Language is the essential tool of human community and human imagination. But language exists outside the control of any individual. We are born into a language which is entirely independent of the members of of the community who speak it and yet language lives or dies with that community. Language is all-present but also all-absent. Like Terry Pratchett's marvellous Small Gods, a language has power proportionate to those who believe in it.

Despite its power, language doesn't exist anywhere definite. It constitutes our thoughts but has no substance in itself. It is eerily divine in the manner in which it dominates our lives even if we become inured to its effects. We cannot resist language. We can only submit to it. The Divine Name, HaShem, is consequently the ultimate symbol of language.

Modern Semiotics has shown that there can be no identifiable initial point of language or the speakers of language in evolutionary history. Just as the evolutionary transition of species cannot ever be identified in a single individual, so the point at which symbols begin to be interpreted could never be established in human history. Language in other words is eternal. As the matter is expressed in modern linguistic theory: Semiotics has no beginning. There is nothing before language. Like the universe, we may hypothesise it had a beginning but this can only be conjecture. Language appears to pre-exist the users of language.

This is the generalised meaning of Scholem's first principle: Language itself creates the cosmos, including ourselves. But it is so powerful that we dare not consider it directly. Like the sun, language is too energetic to observe. We are forced to discuss it obliquely through the stories that are told within it.

The Principle of the Torah as an Organism

Modern systems theory makes the distinction between a mere collection of objects and a system. A system is more than the sum of its parts. Its functionality as a whole cannot be deduced from its parts. It has what are typically called emergent properties. Some rather sophisticated systems demonstrate purpose, that is, they can adapt to changing environmental circumstances in order to continue pursuing an objective. An automobile is such a system. Not only does it carry me comfortably to work everyday, but it's windscreen wipers, brakes, and lights automatically activate depending on driving conditions.

But an automobile cannot function as a toaster. Still more sophisticated systems are able to behave not just purposely but with purposefulness. That is, they are able to choose among and change objectives based on experience. Purposefulness means that a system can adapt not just its tactics but its objectives. If it is conscious, it can want different things depending upon its experiences.

Purposefulness is a difficult state to maintain. Because purposefulness, demanding relentless self-awareness, takes effort. It easily deteriorates into an established purpose, becoming myopic and routinised as something in particular is done particularly well, and comfortably so. Perhaps the syndrome could be called Semiotic Entropy, an unwillingness to think about 'Why' as much as 'How'.

Modern corporate organisations can be characterised as purposeful systems.
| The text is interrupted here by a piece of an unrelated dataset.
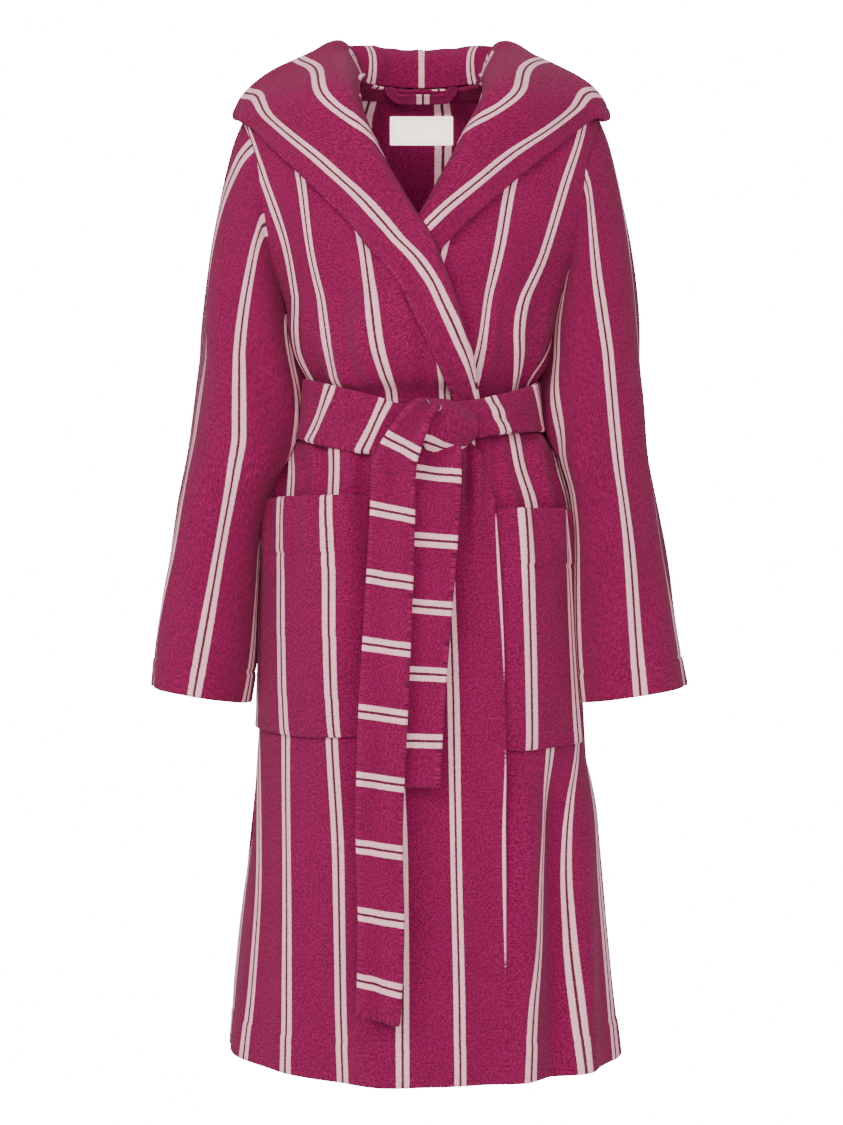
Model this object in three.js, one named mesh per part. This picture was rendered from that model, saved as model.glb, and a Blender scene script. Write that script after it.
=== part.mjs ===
// A hooded terry bathrobe in the shape it has when it is worn: wrapped right over left, belted and knotted,
// with the hood thrown back and its front edges rolled out over the shoulders like a shawl collar.
//
// Millimetres, +Z up, +Y towards the wearer's back, +X towards the wearer's left.
// The origin is the middle of the neck seam at the back, where the hanger loop is sewn.
//
// Every piece of cloth is a sheet that lies on one form, the body surface, or hangs from it. A place on the
// form is an angle round the body (0 at the wearer's left, 90 at the back, 180 right, 270 front), a row down
// the body (0 at the neck seam, 8 at the hem) and an offset outwards. The layers are stacked by offset, each
// one a cloth thickness and a clearance above the one under it.
import * as THREE from "three";

// Cloth
const cloth = 4; // one layer of terry
const doubled = 8; // two layers, as in the belt
const thin = 1.2; // woven label and tape
const layerGap = 1.2; // between layers that lie on each other
const seamGap = 0.8; // between pieces sewn edge to edge
const stepUp = cloth + layerGap;

// Body, measured on the form: drops are below the neck seam, widths and depths are the whole section
const bodyLength = 1122;
const neckWidth = 146;
const neckDepth = 116;
const shoulderWidth = 410;
const shoulderDrop = 46;
const shoulderDepth = 176;
const acrossWidth = 424;
const acrossDrop = 136;
const chestWidth = 300;
const chestDepth = 230;
const armholeDrop = 286;
const waistWidth = 232;
const waistDepth = 190;
const waistDrop = 378;
const hipWidth = 340;
const hipDepth = 240;
const hipDrop = 490;
const thighWidth = 368;
const thighDepth = 262;
const hemWidth = 438;
const hemDepth = 300;
const neckCentre = -neckDepth / 2; // the middle of the section at the neck, in front of the neck seam
const bodyCentre = -76; // and lower down

// Front opening: how far the wrapping edge stands past the centre line
const edgeAtNeck = -66;
const edgeAtAcross = -20;
const edgeAtChest = 34;
const edgeAtWaist = 62;
const wrap = 92;

// Sleeves
const sleeveLength = 662; // shoulder tip to cuff, straight down
const sleeveWidth = 100;
const sleeveDepth = 132;
const cuffWidth = 106;
const cuffDepth = 124;
const sleeveCap = 34; // how far the shoulder's cap is rounded out
const sleeveClearance = 12; // between the sleeve and the belted body beside it
const sleeveStart = 8; // how far from the armhole edge the tube begins, so that it can swing
const armholeAngle = 31; // half the armhole's opening at its widest, seen from the body's middle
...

They frequently demonstrate semiotic entropy as habit, meaningless language and conventional responses to novel situations. Such loss of purposefulness is the most common cause of corporate failure.

The only way that any system can maintain purposefulness is through a particular relationship within itself. Each component of a purposeful system must itself be a system which 'contains' the larger system. This may appear as a contradiction but it is an everyday event. The modern corporation for example works, when it does, in precisely this way. Corporate officers, when they are empowered and act in the name of the corporation, are the corporation. They 'contain' the corporate system within them both legally and pragmatically. As a collective they are the carriers of purposefulness. If they are constrained, purpose is fixed and the corporate entity withers.
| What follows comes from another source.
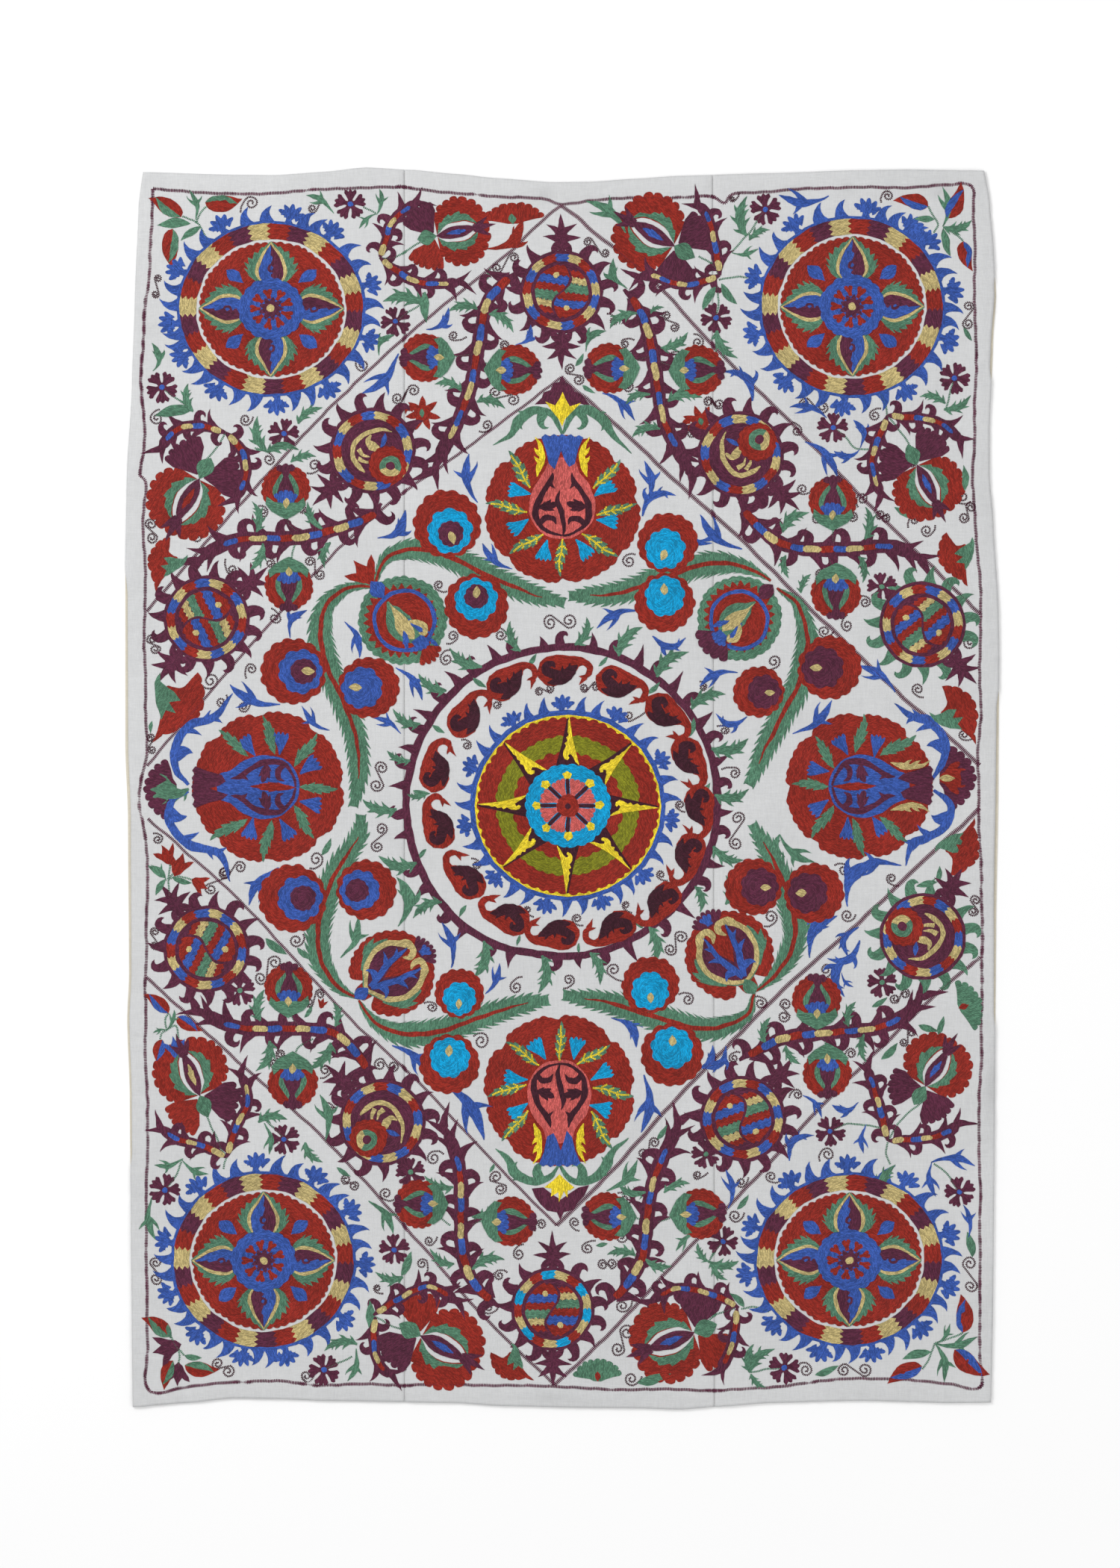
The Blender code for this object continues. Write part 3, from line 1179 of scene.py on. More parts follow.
@dataclass
class Tulip(Motif):
    """A blossom in profile: its green calyx is at the origin, and it opens upwards."""

    radius: float = 33.0

    def stitch(self) -> None:
        """Stitch it."""
        here = self.place.spot(0, 0, 0, self.radius / 33)
        self.fill(here.spot(0, 29), disc(33, 19, 3), RED, 1)
        self.fill(here.spot(0, 6), leaf(50, 36, (0,), 0.42), GREEN, 2, 0)
        self.fill(
            here, tapered([(0, 10), (0, 22), (0, 34), (0, 46), (0, 60)], [9, 12, 9, 3.5, 8.5]), PLUM, 3, 0
        )
        for x in (-8, 0, 8):
            self.fill(here.spot(x, 59 - abs(x) * 0.2), disc(5, 5, 1), PLUM, 3, 0)
        self.fill(here.spot(0, 3), fan(24, 5, 3, 92, False, 0, 11), BLUE, 4, 0)
        calyx = [
            (-25, 18), (-27, 8), (-19, -1), (-8, -7), (0, -11), (8, -7), (19, -1), (27, 8), (25, 18),
            (16, 11), (7, 11), (0, 8), (-7, 11), (-16, 11),
        ]
        self.fill(here, calyx, GREEN, 5, 90)
        self.fill(here.spot(0, 3), leaf(14, 9, (0,), 0.55), KHAKI, 6, 0)


@dataclass
class Carnation(Motif):
    """Scalloped fans round a lens-shaped bud, which points up. Its junction is at the origin."""

    outer: Thread = RED
    left_low: Thread = PLUM
    right_low: Thread = PLUM
    accent: Thread = RED
    tip: Thread = PLUM
    reach: float = 60.0

    def stitch(self) -> None:
        """Stitch it."""
        here = self.place.spot(0, 0, 0, self.reach / 60)
        self.fill(here.spot(0, -27), leaf(28, 20, (0,), 0.5), GREEN, 1, 0)
        for side, low in ((1, self.left_low), (-1, self.right_low)):
            half = here.mirrored(side < 0)
            share = np.linspace(0, 1, 64)
            lobes = 4.2 * (1 - np.sqrt(np.abs(np.sin(share * 9 * math.pi))))
            rim = round_line(43 - lobes - 6 * share, 70 + 178 * share) + np.array([-8.5, 32])
            inner = smooth_path([(-2, 2), (-11, 14), (-14, 30), (-11, 46), (-1, 62)], 5)
            self.fill(half, np.concatenate([rim, inner]), self.outer, 0, 0)
            teeth = smooth_path([(-3, 3), (-13, 15), (-17, 31), (-14, 46), (-6, 58)], 9)
            swell = np.sin(math.pi * np.linspace(0, 1, len(teeth))) ** 0.8
            saw = 0.6 + 0.4 * ((np.linspace(0, 1, len(teeth)) * 5) % 1)
            self.fill(half, ribbon(teeth, np.stack([11 * swell * saw, 2 * swell])), GREEN, 1, 20)
            self.fill(half.spot(-4, -4, 118), fan(43, 6, 3.6, 76, False, -0.35, 2.5), low, 0, 0)
        self.fill(here, leaf(60, 18, (0,), 0.46), PLUM, 2, 0)
        self.fill(here.spot(0, 14), leaf(28, 9, (0,), 0.5, 3, 0.3), self.accent, 3, 0)
        for turn, length in ((0, 28), (36, 22), (-36, 22)):
            self.fill(here.spot(0, 55, turn), horn(length, 11, (0,), 1.4, 6), self.tip, 1, 0)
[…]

Language itself is a type of corporate institution. All of language both contains and is contained within each of those who use it. Language in this respect is the ultimate system of purposefulness. It adapts continuously to its environment, and through the initiatives of its users, who also contained within it, language continuously explores new purposes. It is the mutual containment of language and members of the language community that Kabbalah models this fundamental existential condition. Scholem emphasises this point as the source of Kabbalah's power, "The mystical idea that each individual soul has its own peculiar way of understanding the Torah..." This conception is not very different from that in the philosophy of the 17th century Gottfried Leibniz or the 20th century Wittgenstein.
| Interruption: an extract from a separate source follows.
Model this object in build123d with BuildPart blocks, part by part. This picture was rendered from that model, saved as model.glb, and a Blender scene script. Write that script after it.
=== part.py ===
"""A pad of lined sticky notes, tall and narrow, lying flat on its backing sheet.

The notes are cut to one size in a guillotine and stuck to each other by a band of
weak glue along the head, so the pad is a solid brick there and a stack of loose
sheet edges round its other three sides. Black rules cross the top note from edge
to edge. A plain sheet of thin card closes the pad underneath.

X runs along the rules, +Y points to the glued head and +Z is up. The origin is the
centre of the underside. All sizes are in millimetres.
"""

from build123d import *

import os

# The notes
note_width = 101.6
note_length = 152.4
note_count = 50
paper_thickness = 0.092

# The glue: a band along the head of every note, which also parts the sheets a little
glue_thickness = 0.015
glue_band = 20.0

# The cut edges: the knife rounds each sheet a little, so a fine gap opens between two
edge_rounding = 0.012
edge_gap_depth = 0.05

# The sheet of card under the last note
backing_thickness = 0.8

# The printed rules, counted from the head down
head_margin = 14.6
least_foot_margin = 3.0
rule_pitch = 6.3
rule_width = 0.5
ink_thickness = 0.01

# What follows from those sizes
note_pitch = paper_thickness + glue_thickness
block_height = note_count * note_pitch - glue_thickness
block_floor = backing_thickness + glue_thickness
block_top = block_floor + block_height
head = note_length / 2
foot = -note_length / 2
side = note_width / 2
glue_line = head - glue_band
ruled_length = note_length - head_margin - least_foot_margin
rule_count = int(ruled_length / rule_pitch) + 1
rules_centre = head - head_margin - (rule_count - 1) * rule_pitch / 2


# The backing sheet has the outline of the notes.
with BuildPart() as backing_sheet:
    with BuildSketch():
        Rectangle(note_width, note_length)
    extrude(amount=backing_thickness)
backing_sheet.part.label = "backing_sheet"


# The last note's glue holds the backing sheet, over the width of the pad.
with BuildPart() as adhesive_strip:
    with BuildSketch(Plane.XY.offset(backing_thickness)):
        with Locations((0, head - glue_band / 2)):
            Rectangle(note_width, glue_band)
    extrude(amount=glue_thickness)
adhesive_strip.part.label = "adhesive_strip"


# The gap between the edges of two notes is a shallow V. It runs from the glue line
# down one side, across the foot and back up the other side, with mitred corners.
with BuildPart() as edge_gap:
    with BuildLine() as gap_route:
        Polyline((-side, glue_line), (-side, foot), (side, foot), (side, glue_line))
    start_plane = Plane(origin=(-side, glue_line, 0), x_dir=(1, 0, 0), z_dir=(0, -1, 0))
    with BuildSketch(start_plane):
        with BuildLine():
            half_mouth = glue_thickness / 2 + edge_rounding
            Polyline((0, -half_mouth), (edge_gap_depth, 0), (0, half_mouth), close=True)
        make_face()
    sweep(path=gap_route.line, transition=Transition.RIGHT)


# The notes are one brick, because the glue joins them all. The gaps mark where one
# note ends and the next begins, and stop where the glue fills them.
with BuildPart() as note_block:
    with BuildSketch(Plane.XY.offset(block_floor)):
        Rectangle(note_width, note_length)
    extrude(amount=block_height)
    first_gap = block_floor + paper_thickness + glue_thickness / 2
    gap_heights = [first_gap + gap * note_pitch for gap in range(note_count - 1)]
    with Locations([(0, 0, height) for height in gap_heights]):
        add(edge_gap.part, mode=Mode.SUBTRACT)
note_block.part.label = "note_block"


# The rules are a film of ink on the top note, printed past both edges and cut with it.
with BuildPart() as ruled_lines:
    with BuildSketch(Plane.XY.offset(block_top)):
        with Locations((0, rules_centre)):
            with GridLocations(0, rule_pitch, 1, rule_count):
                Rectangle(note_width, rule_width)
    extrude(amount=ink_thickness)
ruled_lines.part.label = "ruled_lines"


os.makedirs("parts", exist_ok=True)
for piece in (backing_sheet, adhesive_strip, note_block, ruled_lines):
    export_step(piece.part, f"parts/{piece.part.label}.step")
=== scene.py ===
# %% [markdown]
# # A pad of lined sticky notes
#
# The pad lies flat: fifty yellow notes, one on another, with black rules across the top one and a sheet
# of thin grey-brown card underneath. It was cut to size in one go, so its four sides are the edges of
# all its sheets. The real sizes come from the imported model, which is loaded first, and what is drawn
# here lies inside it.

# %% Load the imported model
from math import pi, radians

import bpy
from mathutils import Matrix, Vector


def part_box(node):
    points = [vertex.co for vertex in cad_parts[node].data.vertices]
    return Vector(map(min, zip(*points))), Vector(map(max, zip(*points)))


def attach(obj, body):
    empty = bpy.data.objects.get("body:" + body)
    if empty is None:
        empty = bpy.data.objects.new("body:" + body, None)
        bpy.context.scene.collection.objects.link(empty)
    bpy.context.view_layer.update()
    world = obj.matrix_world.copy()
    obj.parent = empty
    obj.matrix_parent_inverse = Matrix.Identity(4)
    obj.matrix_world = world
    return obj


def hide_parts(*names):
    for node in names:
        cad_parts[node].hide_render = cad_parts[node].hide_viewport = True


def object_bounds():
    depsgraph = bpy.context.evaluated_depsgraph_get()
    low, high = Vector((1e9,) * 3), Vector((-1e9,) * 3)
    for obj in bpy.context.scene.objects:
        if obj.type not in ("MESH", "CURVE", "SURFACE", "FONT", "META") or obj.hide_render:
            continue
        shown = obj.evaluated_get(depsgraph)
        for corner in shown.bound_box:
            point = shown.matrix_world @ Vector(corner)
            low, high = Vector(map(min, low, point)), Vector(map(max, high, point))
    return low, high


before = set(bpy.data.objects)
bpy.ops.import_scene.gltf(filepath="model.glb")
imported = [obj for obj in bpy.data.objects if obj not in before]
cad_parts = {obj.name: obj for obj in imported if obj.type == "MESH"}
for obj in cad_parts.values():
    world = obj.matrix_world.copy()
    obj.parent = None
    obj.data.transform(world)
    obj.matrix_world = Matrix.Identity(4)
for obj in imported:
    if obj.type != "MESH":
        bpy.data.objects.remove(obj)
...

The Principle of the Infinite Meaning of the Divine Word

By considering the smallest element of the Torah in the greatest possible phenomenological detail, Kabbalah allows the 'sweeping-in' of multiple perspectives. There is an almost Leibnitzian insistence that each interpreter of the Torah will have a unique understanding of its meaning, a meaning of peculiar import to themselves but also of indirect significance to all others. According to Scholem, "What constitutes the special mythical structure of the Cabalistic complex of symbols is the lack of restriction of the infinitely many aspects under which God can be known…"

In this, it's method anticipates the modern philosophy of communicative rationality in Juergen Habermas, the social theories of Hans Jonas, and the epistemological critiques of Charles Sanders Peirce and Karl-Otto Apel. Put theologically, "The great Name of God in His creative unfolding is Adam." Mankind as a user of language, in other words, is the necessary condition for the manifestation of the divine. Anything which restricts this manifestation is inhibiting creation.

As there is no beginning to interpretation within language, there is no determinate end. Interpretation proliferates interpretations. All interpretations are possible but none are definitive. There is an ideal which in theory incorporates all previous interpretations but the content of this ideal is unknown. It's existence however is attested by the presence of recognised errors in current or past interpretations, usually in the form of approximations which are no longer precise enough for the purposes being pursued.

This third principle therefore is complementary to and essential for the operation of the second principle. It is the mechanism through which language users influence the language system as a whole. By telling stories, language users modify the relations among both words and other users. They create new meanings which provoke new purposes.

In sum, Kabbalah is an exercise in reconciliation and of disconcertion. The first because it attempts to bridge the differences in expressed belief, not just among Jews but also among all those inquiring about the significance of life. The second because it relativises all language that touches on the divine, that is, on ultimate purpose. It both reconciles and disconcerts not through argument but through suggestion, one might say 'hypothesis', if that term didn't carry so much rationalistic baggage. Perhaps 'guess' would be a less emotive term.

This process of reconciliation and disconcertion is captured in Scholem's reference to the 16th century Kabbalist, Isaac Luria, "Luria’s new myth is concentrated in three great symbols, the tsimtsum, or self-limitation, of God, the Shevirah, or breaking of the vessels, and the tikkum, or harmonious correction and mending of the flaw which came into the world through the shevira"

This process goes on continuously in every particle of creation, and notably in every story, sentence, phrase, word, and letter of language. We cannot escape it. We can only observe ourselves in it with a certain degree of awe.